SoL parliamentary group member Ahmad al-Abbasi told RFI that "the establishment of a National Council for Strategic Policy has been approved by all factions, but the SoL is of the view that the council is essentially a consultative body; otherwise, it will act as a government within the government."

But Mahmud al-Hasani, the SoL representative on the parliament's legal committee, told RFI that the bill contains at least eight articles that run counter to the constitution. He noted that Article 7, for example, infringes on the independence of the judiciary.

Hasani said if the bill is passed in its present form, the SoL will challenge it by appealing to the Supreme Court.

Al-Iraqiyah spokeswoman Maysoon al-Damaluji told RFI that "completing the first reading of the bill is a welcome step towards the national partnership agreed on by the Iraqi leaders."

She added that "we are surprised that objections have been raised by members of one of the major factions that agreed on the National Council for Strategic Policy at the Irbil summit of Iraqi leaders."

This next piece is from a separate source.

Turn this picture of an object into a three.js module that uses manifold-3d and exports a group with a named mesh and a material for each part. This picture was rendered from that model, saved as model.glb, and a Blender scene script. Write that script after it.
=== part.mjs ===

Damaluji said Al-Iraqiyah is appealing to all factions to maintain the positive spirit that prevailed at that meeting late last year in which a power-sharing agreement between SoL and Al-Iraqiyah was proposed.

Political scientist Osama Murtadha told RFI that Iraqis expect their politicians to iron out their differences before they vote on the bill.

"Brandishing the Supreme Court card whenever there is disagreement only makes things more complicated," he said.

Article 8 of the bill states that the National Council for Strategic Policy consists of the president of the republic and his vice presidents, the prime minister and his deputies, the speaker of parliament and his two deputies, the president of the Kurdish autonomous region, the president of the supreme judicial council, and two members from each of the four major parliamentary blocs.